### [WRITTEN INSTRUCTION]
Transcribe word for word only the span whose first line is the one with "Write the FreeCAD" and whose last line is the one with "hook-in wire grate."; both of those lines belong to it.

### [MATERIAL]
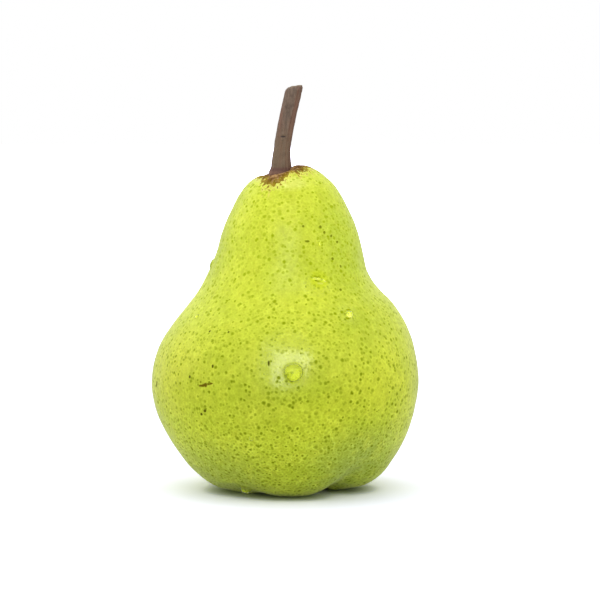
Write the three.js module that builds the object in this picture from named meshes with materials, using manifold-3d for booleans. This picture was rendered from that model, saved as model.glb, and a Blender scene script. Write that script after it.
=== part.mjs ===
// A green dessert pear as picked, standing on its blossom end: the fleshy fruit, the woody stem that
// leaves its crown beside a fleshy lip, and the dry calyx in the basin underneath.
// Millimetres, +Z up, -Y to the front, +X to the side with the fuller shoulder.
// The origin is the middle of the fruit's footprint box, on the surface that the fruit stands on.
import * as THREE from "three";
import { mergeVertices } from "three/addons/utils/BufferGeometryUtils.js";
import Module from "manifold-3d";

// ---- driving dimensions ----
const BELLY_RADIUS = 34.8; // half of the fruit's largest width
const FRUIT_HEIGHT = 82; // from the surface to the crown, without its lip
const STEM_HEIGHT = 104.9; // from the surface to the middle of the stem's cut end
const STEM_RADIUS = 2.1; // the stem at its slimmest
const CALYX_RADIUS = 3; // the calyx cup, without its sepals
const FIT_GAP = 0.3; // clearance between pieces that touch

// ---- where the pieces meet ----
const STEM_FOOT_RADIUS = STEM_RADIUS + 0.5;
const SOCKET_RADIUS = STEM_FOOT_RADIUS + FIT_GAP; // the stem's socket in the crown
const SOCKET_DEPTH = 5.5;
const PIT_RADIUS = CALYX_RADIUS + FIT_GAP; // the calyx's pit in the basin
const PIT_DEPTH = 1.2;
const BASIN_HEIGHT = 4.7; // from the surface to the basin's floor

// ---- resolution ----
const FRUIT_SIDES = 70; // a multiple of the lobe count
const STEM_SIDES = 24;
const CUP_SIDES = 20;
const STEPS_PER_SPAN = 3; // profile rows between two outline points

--

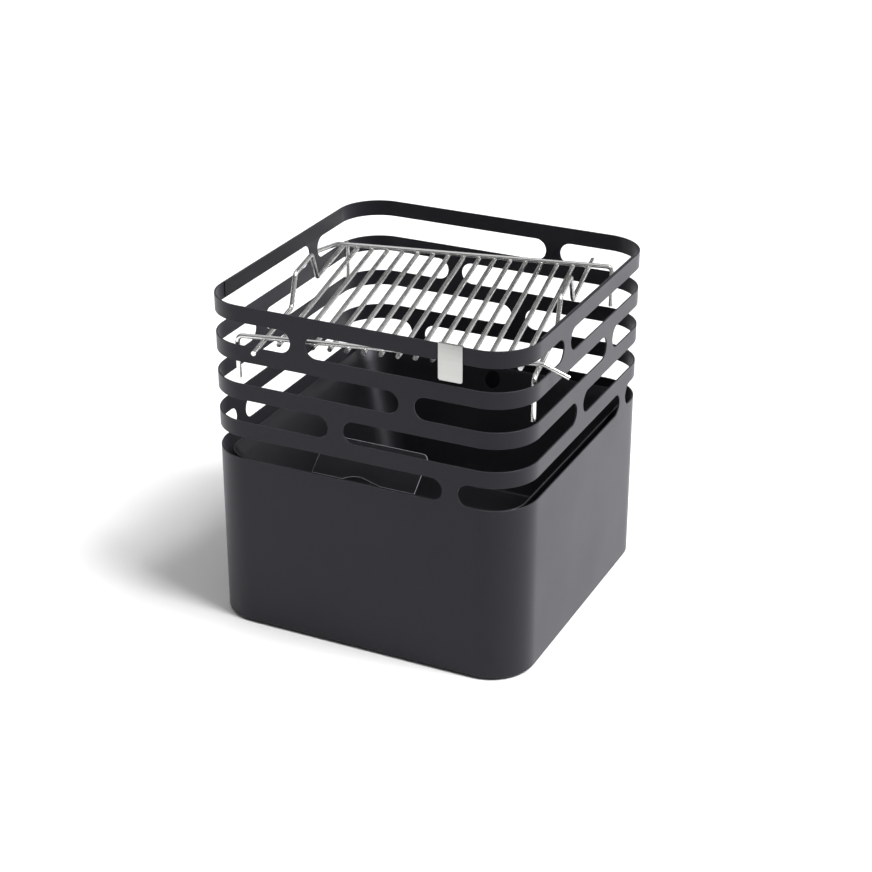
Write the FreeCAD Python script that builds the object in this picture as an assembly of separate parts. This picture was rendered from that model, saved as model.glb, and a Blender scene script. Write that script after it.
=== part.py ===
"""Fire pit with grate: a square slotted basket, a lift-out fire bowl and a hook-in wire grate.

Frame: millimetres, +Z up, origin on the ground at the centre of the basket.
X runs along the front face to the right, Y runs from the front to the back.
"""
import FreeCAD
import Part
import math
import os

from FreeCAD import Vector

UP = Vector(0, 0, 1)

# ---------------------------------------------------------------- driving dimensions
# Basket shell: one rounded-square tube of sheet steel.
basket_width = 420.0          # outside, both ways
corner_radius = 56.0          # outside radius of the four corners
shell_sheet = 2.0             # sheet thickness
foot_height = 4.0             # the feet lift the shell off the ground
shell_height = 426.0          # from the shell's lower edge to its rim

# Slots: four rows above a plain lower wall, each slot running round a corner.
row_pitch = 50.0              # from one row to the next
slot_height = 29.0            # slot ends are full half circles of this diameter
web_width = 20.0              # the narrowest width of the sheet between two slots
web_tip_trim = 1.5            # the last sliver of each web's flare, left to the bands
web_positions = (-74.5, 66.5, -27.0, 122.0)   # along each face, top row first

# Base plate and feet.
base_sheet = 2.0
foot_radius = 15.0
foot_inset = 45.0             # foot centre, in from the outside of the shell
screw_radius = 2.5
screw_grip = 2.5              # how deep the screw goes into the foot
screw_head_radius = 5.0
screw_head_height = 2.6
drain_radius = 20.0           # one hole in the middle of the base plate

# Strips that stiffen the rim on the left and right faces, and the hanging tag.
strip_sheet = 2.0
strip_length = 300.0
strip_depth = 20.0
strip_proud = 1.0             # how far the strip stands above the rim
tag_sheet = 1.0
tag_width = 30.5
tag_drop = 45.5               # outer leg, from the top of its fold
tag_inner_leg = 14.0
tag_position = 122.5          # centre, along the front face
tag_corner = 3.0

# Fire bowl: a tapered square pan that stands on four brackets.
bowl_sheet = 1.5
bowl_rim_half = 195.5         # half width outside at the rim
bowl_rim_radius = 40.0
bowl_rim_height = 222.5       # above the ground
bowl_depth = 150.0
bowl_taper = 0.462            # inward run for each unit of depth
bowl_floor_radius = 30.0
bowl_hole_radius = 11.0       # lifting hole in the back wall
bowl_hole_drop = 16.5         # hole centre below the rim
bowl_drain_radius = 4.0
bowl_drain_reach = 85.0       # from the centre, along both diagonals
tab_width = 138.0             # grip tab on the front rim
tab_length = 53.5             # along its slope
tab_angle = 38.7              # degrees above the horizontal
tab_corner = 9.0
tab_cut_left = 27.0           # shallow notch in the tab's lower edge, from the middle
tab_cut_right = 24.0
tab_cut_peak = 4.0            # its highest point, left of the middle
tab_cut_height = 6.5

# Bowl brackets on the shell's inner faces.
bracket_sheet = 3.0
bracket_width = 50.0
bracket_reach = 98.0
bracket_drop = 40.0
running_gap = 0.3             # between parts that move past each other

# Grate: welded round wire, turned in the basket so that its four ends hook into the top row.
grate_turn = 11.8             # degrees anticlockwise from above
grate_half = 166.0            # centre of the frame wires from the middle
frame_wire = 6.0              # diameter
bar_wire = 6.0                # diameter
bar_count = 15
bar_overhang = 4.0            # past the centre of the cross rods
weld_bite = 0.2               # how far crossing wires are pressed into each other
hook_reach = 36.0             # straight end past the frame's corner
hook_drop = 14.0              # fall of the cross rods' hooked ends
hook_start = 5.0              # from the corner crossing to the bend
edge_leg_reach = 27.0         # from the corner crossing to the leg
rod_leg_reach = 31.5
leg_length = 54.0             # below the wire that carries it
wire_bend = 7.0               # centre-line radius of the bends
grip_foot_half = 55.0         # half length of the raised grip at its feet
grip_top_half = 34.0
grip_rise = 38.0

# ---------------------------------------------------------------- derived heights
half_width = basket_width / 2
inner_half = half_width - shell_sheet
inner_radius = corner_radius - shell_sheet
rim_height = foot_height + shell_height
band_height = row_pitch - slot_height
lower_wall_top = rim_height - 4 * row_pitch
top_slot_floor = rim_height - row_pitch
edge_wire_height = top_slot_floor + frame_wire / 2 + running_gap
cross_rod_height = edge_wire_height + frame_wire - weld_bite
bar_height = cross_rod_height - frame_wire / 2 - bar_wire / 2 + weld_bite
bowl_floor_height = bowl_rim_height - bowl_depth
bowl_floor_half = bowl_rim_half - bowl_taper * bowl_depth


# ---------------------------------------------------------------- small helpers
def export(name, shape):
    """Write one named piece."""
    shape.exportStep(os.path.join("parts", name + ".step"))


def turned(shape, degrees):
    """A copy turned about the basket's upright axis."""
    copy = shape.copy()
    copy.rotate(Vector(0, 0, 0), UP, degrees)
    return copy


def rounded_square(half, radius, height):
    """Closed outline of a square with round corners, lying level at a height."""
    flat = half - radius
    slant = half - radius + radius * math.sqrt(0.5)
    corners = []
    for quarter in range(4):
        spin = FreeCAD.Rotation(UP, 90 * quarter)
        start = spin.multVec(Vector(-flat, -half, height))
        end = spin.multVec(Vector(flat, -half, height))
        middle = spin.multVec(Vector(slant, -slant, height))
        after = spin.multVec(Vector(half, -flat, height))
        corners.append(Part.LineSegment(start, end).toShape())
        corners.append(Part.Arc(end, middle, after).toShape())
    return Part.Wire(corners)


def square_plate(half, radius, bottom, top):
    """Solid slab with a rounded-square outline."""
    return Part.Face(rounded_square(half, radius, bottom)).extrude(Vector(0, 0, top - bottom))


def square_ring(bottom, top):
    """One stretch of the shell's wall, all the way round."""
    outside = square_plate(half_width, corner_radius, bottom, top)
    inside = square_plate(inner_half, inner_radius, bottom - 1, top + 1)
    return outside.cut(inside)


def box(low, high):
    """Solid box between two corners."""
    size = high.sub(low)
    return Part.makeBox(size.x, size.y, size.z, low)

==

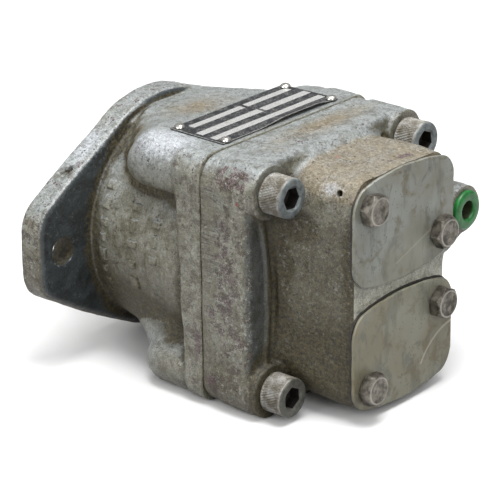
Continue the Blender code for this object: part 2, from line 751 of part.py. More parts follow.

### [EXERCISE SOLUTION]
Write the FreeCAD Python script that builds the object in this picture as an assembly of separate parts. This picture was rendered from that model, saved as model.glb, and a Blender scene script. Write that script after it.
=== part.py ===
"""Fire pit with grate: a square slotted basket, a lift-out fire bowl and a hook-in wire grate.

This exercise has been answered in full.